EXERCISE GOAL
Locate, in the data below, the line that contains "Keep writing the" and the line that contains "relief: float = 0.0007"; reproduce exactly those two lines and every line between them, nothing more.

MATERIAL PROVIDED
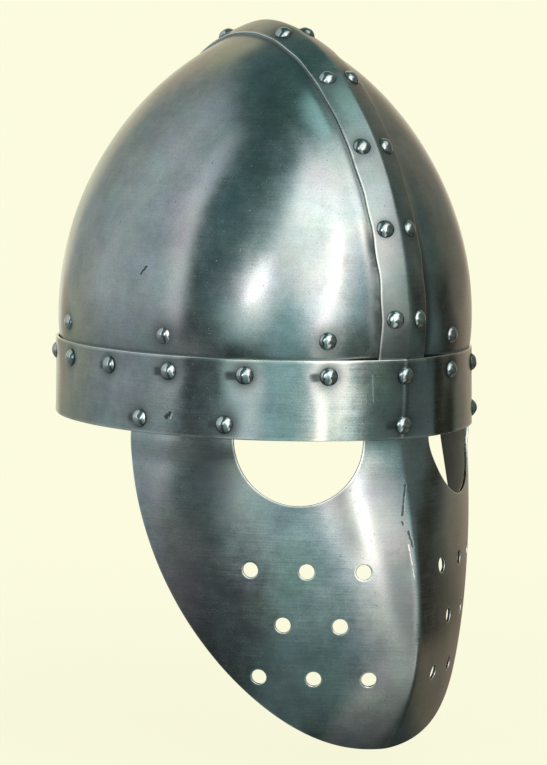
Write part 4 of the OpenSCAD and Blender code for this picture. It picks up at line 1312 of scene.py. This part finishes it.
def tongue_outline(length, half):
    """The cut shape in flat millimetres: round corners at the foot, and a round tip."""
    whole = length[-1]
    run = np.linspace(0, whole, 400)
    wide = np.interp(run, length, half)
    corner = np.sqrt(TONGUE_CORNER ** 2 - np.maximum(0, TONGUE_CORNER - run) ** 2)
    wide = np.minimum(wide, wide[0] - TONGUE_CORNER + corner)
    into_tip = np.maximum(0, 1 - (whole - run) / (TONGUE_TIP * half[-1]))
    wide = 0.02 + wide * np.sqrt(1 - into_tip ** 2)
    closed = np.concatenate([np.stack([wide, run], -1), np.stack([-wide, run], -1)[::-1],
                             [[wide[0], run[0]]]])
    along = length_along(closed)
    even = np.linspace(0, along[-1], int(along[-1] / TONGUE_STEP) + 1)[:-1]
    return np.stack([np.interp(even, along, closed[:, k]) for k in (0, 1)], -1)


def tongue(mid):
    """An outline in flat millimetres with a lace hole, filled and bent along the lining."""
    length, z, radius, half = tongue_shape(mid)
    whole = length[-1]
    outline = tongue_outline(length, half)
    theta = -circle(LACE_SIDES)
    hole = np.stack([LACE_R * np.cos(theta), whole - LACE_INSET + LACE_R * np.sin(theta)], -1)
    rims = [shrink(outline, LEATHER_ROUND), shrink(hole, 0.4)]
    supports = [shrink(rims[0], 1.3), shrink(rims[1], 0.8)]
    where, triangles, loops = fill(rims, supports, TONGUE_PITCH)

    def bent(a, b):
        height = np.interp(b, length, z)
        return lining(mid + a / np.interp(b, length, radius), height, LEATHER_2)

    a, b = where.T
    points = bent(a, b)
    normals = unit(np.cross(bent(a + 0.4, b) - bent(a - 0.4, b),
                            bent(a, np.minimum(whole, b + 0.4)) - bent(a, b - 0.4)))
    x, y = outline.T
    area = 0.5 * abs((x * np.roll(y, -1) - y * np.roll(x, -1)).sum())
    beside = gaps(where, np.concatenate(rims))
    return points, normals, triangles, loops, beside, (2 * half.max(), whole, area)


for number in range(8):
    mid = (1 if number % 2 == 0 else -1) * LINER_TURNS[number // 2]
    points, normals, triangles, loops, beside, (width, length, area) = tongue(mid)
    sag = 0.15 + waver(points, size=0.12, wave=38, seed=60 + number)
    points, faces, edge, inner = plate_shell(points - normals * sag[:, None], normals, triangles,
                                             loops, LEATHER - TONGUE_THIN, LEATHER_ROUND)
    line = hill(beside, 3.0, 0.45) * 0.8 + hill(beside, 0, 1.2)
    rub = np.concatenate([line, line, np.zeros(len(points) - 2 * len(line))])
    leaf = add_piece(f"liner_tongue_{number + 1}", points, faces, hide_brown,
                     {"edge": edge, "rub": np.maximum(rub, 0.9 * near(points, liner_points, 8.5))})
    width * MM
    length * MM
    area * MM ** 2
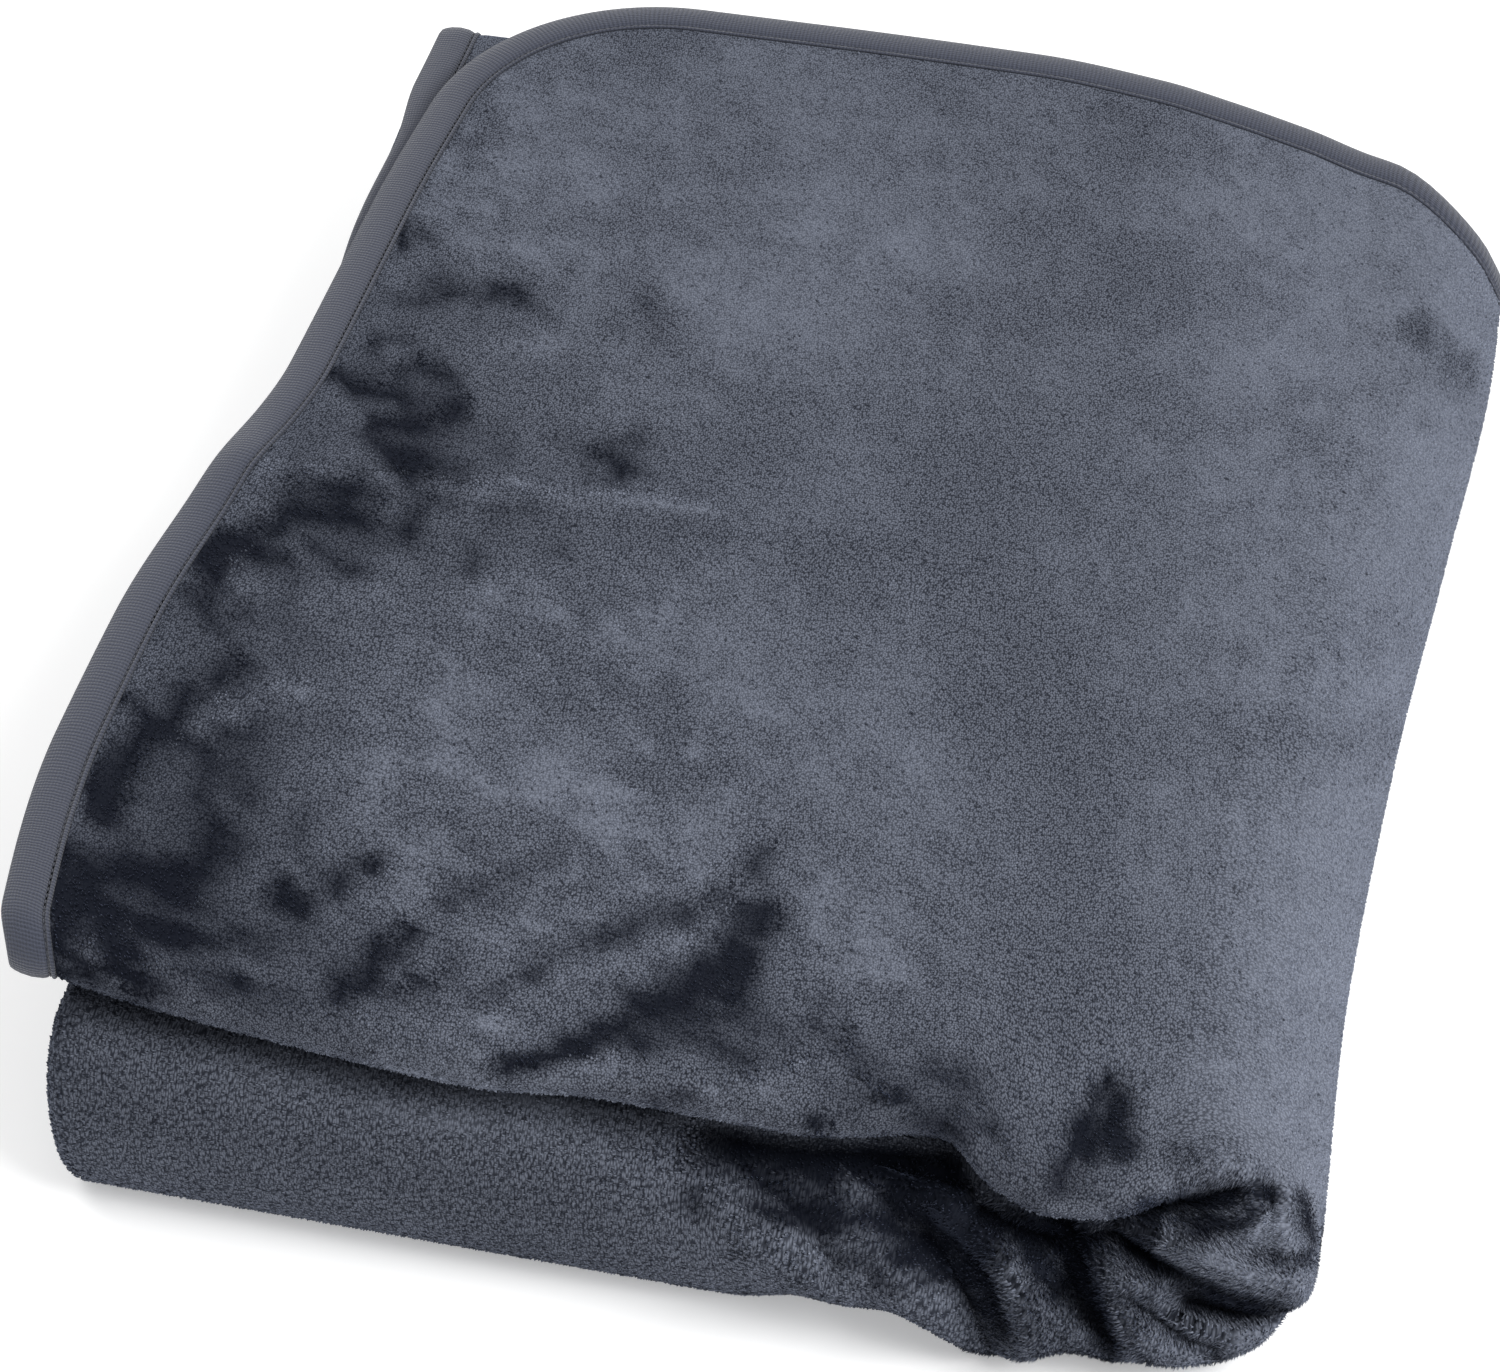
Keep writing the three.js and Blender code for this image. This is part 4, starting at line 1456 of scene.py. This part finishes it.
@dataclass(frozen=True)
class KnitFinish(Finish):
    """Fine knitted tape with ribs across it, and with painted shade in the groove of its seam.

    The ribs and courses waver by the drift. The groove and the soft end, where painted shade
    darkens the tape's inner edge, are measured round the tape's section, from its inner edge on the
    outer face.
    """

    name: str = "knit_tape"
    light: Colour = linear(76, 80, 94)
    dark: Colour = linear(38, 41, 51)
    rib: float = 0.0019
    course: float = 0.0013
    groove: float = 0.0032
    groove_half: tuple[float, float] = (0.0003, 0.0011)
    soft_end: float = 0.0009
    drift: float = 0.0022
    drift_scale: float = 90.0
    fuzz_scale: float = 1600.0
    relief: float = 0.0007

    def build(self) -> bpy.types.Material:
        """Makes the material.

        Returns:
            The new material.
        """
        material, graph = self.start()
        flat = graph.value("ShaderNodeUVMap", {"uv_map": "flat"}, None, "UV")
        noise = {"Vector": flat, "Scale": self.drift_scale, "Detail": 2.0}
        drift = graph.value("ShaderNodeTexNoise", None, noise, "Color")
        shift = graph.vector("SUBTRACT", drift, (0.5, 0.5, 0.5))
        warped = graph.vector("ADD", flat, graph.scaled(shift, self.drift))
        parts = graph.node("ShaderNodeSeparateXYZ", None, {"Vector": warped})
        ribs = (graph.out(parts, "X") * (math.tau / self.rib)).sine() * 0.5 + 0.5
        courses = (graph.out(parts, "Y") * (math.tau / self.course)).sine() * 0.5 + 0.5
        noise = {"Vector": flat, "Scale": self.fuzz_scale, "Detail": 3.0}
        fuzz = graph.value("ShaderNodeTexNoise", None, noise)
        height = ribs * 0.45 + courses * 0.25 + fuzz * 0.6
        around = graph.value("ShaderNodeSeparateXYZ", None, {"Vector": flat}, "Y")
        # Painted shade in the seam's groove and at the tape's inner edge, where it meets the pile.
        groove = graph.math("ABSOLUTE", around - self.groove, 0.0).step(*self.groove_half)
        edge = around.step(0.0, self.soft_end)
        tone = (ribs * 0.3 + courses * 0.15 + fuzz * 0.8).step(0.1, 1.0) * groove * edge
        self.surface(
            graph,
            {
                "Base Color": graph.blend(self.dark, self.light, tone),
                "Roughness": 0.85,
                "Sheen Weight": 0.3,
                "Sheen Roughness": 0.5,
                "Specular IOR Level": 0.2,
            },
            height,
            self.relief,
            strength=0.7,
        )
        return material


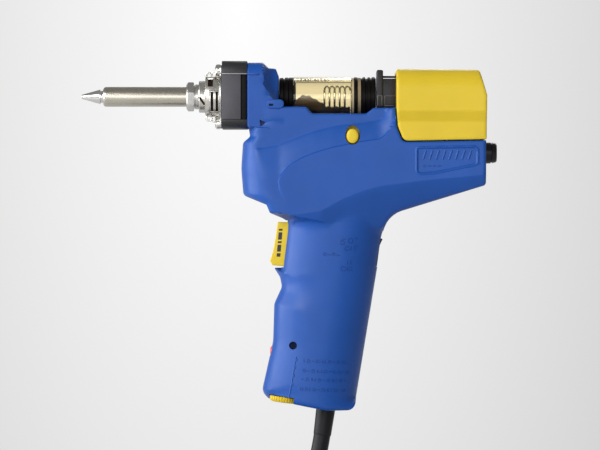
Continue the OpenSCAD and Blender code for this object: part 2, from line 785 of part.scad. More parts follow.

RESULT FOR THIS TASK
Keep writing the three.js and Blender code for this image. This is part 4, starting at line 1456 of scene.py. This part finishes it.
@dataclass(frozen=True)
class KnitFinish(Finish):
    """Fine knitted tape with ribs across it, and with painted shade in the groove of its seam.

    The ribs and courses waver by the drift. The groove and the soft end, where painted shade
    darkens the tape's inner edge, are measured round the tape's section, from its inner edge on the
    outer face.
    """

    name: str = "knit_tape"
    light: Colour = linear(76, 80, 94)
    dark: Colour = linear(38, 41, 51)
    rib: float = 0.0019
    course: float = 0.0013
    groove: float = 0.0032
    groove_half: tuple[float, float] = (0.0003, 0.0011)
    soft_end: float = 0.0009
    drift: float = 0.0022
    drift_scale: float = 90.0
    fuzz_scale: float = 1600.0
    relief: float = 0.0007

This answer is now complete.